### AIM
Copy exactly the lines from the start of the data below through the one that carries "return inlay_pocket().common(grip_form(0.3))", and only those.

### COLLECTED DATA
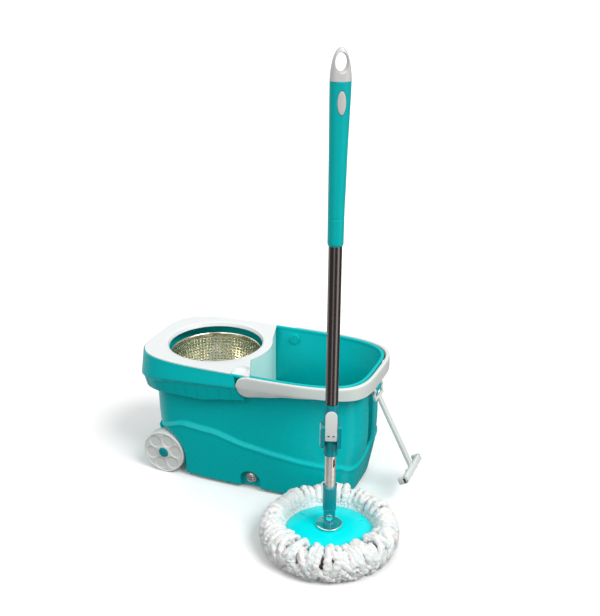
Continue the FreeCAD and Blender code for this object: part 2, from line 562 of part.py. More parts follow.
def lock_lever():
    """Flip lever: an upright tongue with a round top, on an eye that turns on the lever pin."""
    crown = LEVER_TOP - LEVER_HALF
    tongue = plate([(-LEVER_HALF, -20.6, LEVER_Z - 2.5), (-LEVER_HALF, -22.2, LEVER_Z + 11.5),
                    (-LEVER_HALF, -17.4, LEVER_TOP), (-LEVER_HALF, -14.8, LEVER_TOP),
                    (-LEVER_HALF, -14.8, LEVER_Z + 3.5)], (2 * LEVER_HALF, 0, 0))
    dome = box(-LEVER_HALF, LEVER_HALF, -30, 0, 200, crown).fuse(rod(LEVER_HALF, (0, -30, crown), (0, 0, crown)))
    lever = tongue.common(dome).fuse(rod(3.0, (-LEVER_HALF, LEVER_Y, LEVER_Z), (LEVER_HALF, LEVER_Y, LEVER_Z)))
    pin = rod(2.0 + RUNNING, (-30, LEVER_Y, LEVER_Z), (30, LEVER_Y, LEVER_Z))
    return lever.cut(pin).cut(rod(14.6, (0, 0, 190), (0, 0, CHEEK_TOP + 3))).removeSplitter()


# ---- grip: made facing the lever's side, then turned a little about the pole ----
def oval(half_x, half_y, z, middle=0.0):
    if abs(half_x - half_y) < 0.01:
        return Part.Wire(Part.makeCircle(half_x, V(middle, 0, z)))
    return Part.Wire(Part.Ellipse(V(middle + half_x, 0, z), V(middle, half_y, z), V(middle, 0, z)).toShape())


def grip_form(grow=0.0):
    sections = ((13.01, 13.0, GRIP_LOW, 0.0), (13.21, 13.2, GRIP_SEAM, 0.0), (14.4, 13.0, 700.0, 0.8),
                (17.0, 12.8, GRIP_TOP, GRIP_DRIFT))
    return Part.makeLoft([oval(x + grow, y + grow, z, middle) for x, y, z, middle in sections], True, False)


def inlay_pocket(grow=0.0):
    middle = V(GRIP_DRIFT - 0.3, 0, 797.5)
    ellipse = Part.Ellipse(middle + V(0, 0, 18.5 + grow), middle + V(7 + grow, 0, 0), middle)
    return Part.Face(Part.Wire(ellipse.toShape())).extrude(V(0, -20, 0)).cut(rod(12.0, (0, 0, 700), (0, 0, 850)))


def grip():
    bore = rod(OUTER_R, (0, 0, GRIP_LOW - 1), (0, 0, OUTER_TOP))
    return grip_form().cut(bore).cut(inlay_pocket(0.05))


def grip_inlay():
    return inlay_pocket().common(grip_form(0.3))


def grip_end_cap():
    """Flat loop for hanging, as wide as the grip at its foot and rounded over at the top."""
    side = Part.BSplineCurve()
    side.interpolate([V(17.0, 0, GRIP_TOP), V(15.8, 0, 845), V(13.6, 0, 860), V(9.0, 0, 874), V(0, 0, CAP_TOP),
                      V(-9.0, 0, 874), V(-13.6, 0, 860), V(-15.8, 0, 845), V(-17.0, 0, GRIP_TOP)])
    foot = Part.makeLine(V(-17.0, 0, GRIP_TOP), V(17.0, 0, GRIP_TOP))
    front = Part.Face(Part.Wire([side.toShape(), foot])).extrude(V(0, 40, 0))
    front.translate(V(0, -20, 0))
    taper = plate([(-20, -12.6, GRIP_TOP), (-20, 12.6, GRIP_TOP), (-20, 7.0, 880), (-20, -7.0, 880)], (40, 0, 0))
    hole = Part.Ellipse(V(0, -20, 857 + 14), V(9.4, -20, 857), V(0, -20, 857)).toShape()
    hole = Part.Face(Part.Wire(hole)).extrude(V(0, 40, 0))
    loop = front.common(taper).common(grip_block()).cut(hole).removeSplitter()
    return moved(loop, GRIP_DRIFT)


def grip_block():
    return Part.makeLoft([oval(17.0, 12.8, GRIP_TOP), oval(16.6, 11.5, 850.0), oval(14.5, 9.0, 881.0)], True, False)


# ---- placing ----
def on_mop(shape):
    placed = shape.copy()
    placed.rotate(V(0, 0, 0), V(0, 0, 1), MOP_YAW)
    return moved(placed, MOP_X, MOP_Y)


def on_pole(shape):
    """Pole parts lean by the hinge, about the pin's axis."""
    placed = shape.copy()
    placed.rotate(V(0, 0, HINGE_Z), V(0, 1, 0), LEAN)
    return on_mop(placed)


def on_grip(shape):
    placed = shape.copy()
    placed.rotate(V(0, 0, 0), V(0, 0, 1), GRIP_YAW)
    return on_pole(placed)


def as_is(shape):
    return shape


NODES = {
    "bucket_body": (bucket_body, as_is), "bail_pivots": (bail_pivots, as_is),
    "tow_pivot_pin": (tow_pivot_pin, as_is), "axle_pins": (axle_pins, as_is),
    "axle_clips": (axle_clips, as_is), "rubber_feet": (rubber_feet, as_is),
    "basket_spindle": (basket_spindle, as_is), "basket_deck": (basket_deck, as_is),
    "spin_basket": (spin_basket, as_is), "basket_hub": (basket_hub, as_is),
    "spindle_bush": (spindle_bush, as_is), "hub_screws": (hub_screws, as_is),
    "bail_handle": (bail_handle, as_is), "tow_handle": (tow_handle, as_is),
    "wheel_front": (lambda: wheel(-1), as_is), "wheel_rear": (lambda: wheel(1), as_is),
    "wheel_cap_front": (lambda: wheel_cap(-1), as_is), "wheel_cap_rear": (lambda: wheel_cap(1), as_is),
    "drain_plug": (drain_plug, as_is), "drain_seal": (drain_seal, as_is),
    "mop_disc": (mop_disc, on_mop), "disc_bearing": (disc_bearing, on_mop),
    "strand_ring": (strand_ring, on_mop), "mop_strands": (mop_strands, on_mop),
    "swivel_foot": (swivel_foot, on_mop), "washer_plate": (washer_plate, on_mop),
    "foot_screw": (foot_screw, on_mop), "yoke": (yoke, on_pole), "hinge_pin": (hinge_pin, on_pole),
    "socket_sleeve": (socket_sleeve, on_pole), "inner_tube": (inner_tube, on_pole),
    "drive_nut": (drive_nut, on_pole), "tube_rivet": (tube_rivet, on_pole),
    "guide_bush": (guide_bush, on_pole), "outer_tube": (outer_tube, on_pole),
    "lock_collar": (lock_collar, on_pole), "collar_cap": (collar_cap, on_pole),
    "lever_pin": (lever_pin, on_pole), "twist_rod": (twist_rod, on_pole),
    "rod_anchor": (rod_anchor, on_pole), "lock_lever": (lock_lever, on_pole),
    "grip": (grip, on_grip), "grip_inlay": (grip_inlay, on_grip), "grip_end_cap": (grip_end_cap, on_grip),
}


def main():
    os.makedirs("parts", exist_ok=True)
    for name, (make, place) in NODES.items():
        made = make()
        pieces = made if isinstance(made, list) else [made]
        pieces = [moved(place(piece), SHIFT.x, SHIFT.y) for piece in pieces]
        shape = pieces[0] if len(pieces) == 1 else Part.makeCompound(pieces)
        shape.exportStep("parts/" + name + ".step")
        print(f"{name}: {len(shape.Solids)} solid, {shape.Volume / 1000:.1f} cm3, valid {shape.isValid()}")


main()
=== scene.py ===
"""Spin mop: the finished looks of the bucket, its basket and handles, and the push-to-spin mop."""
import json
import math
import random

import bmesh
import bpy
from mathutils import Matrix, Vector, noise


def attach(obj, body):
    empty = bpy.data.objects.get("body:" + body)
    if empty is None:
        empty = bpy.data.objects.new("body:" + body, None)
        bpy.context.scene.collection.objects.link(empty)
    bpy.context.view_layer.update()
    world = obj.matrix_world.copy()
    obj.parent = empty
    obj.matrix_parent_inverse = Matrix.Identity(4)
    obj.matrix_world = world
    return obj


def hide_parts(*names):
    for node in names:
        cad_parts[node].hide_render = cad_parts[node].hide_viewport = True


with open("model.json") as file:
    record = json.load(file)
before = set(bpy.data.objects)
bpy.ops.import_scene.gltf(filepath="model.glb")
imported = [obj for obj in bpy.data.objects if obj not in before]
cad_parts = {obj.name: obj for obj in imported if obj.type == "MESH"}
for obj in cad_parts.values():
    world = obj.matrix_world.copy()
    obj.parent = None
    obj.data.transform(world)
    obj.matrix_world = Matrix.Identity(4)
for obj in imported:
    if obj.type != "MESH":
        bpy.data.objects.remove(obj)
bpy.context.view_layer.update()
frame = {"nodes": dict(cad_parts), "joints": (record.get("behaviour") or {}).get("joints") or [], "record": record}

MM = 0.001
JOINTS = {joint["name"]: joint for joint in frame["joints"]}

# ---- the bucket's outlines, in millimetres: left x, right x, half width, height ----
SQUARENESS = 4.0
WALL = 2.5
WALL_SECTIONS = (
    (-204.0, 208.0, 104.5, 5.0), (-208.0, 219.0, 108.0, 60.0), (-212.0, 227.0, 110.0, 110.0),
    (-216.0, 228.0, 112.0, 190.0), (-231.0, 231.0, 121.5, 252.0),
)
BASE_Z, WALL_TOP = 5.0, 252.0
RIM_A, RIM_B, RIM_SEAT, RIM_TOP = 234.0, 124.5, 254.9, 257.9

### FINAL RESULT
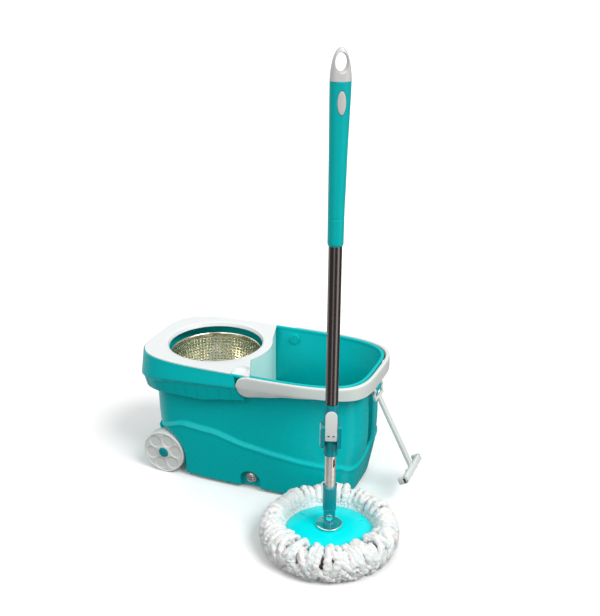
Continue the FreeCAD and Blender code for this object: part 2, from line 562 of part.py. More parts follow.
def lock_lever():
    """Flip lever: an upright tongue with a round top, on an eye that turns on the lever pin."""
    crown = LEVER_TOP - LEVER_HALF
    tongue = plate([(-LEVER_HALF, -20.6, LEVER_Z - 2.5), (-LEVER_HALF, -22.2, LEVER_Z + 11.5),
                    (-LEVER_HALF, -17.4, LEVER_TOP), (-LEVER_HALF, -14.8, LEVER_TOP),
                    (-LEVER_HALF, -14.8, LEVER_Z + 3.5)], (2 * LEVER_HALF, 0, 0))
    dome = box(-LEVER_HALF, LEVER_HALF, -30, 0, 200, crown).fuse(rod(LEVER_HALF, (0, -30, crown), (0, 0, crown)))
    lever = tongue.common(dome).fuse(rod(3.0, (-LEVER_HALF, LEVER_Y, LEVER_Z), (LEVER_HALF, LEVER_Y, LEVER_Z)))
    pin = rod(2.0 + RUNNING, (-30, LEVER_Y, LEVER_Z), (30, LEVER_Y, LEVER_Z))
    return lever.cut(pin).cut(rod(14.6, (0, 0, 190), (0, 0, CHEEK_TOP + 3))).removeSplitter()


# ---- grip: made facing the lever's side, then turned a little about the pole ----
def oval(half_x, half_y, z, middle=0.0):
    if abs(half_x - half_y) < 0.01:
        return Part.Wire(Part.makeCircle(half_x, V(middle, 0, z)))
    return Part.Wire(Part.Ellipse(V(middle + half_x, 0, z), V(middle, half_y, z), V(middle, 0, z)).toShape())


def grip_form(grow=0.0):
    sections = ((13.01, 13.0, GRIP_LOW, 0.0), (13.21, 13.2, GRIP_SEAM, 0.0), (14.4, 13.0, 700.0, 0.8),
                (17.0, 12.8, GRIP_TOP, GRIP_DRIFT))
    return Part.makeLoft([oval(x + grow, y + grow, z, middle) for x, y, z, middle in sections], True, False)


def inlay_pocket(grow=0.0):
    middle = V(GRIP_DRIFT - 0.3, 0, 797.5)
    ellipse = Part.Ellipse(middle + V(0, 0, 18.5 + grow), middle + V(7 + grow, 0, 0), middle)
    return Part.Face(Part.Wire(ellipse.toShape())).extrude(V(0, -20, 0)).cut(rod(12.0, (0, 0, 700), (0, 0, 850)))


def grip():
    bore = rod(OUTER_R, (0, 0, GRIP_LOW - 1), (0, 0, OUTER_TOP))
    return grip_form().cut(bore).cut(inlay_pocket(0.05))


def grip_inlay():
    return inlay_pocket().common(grip_form(0.3))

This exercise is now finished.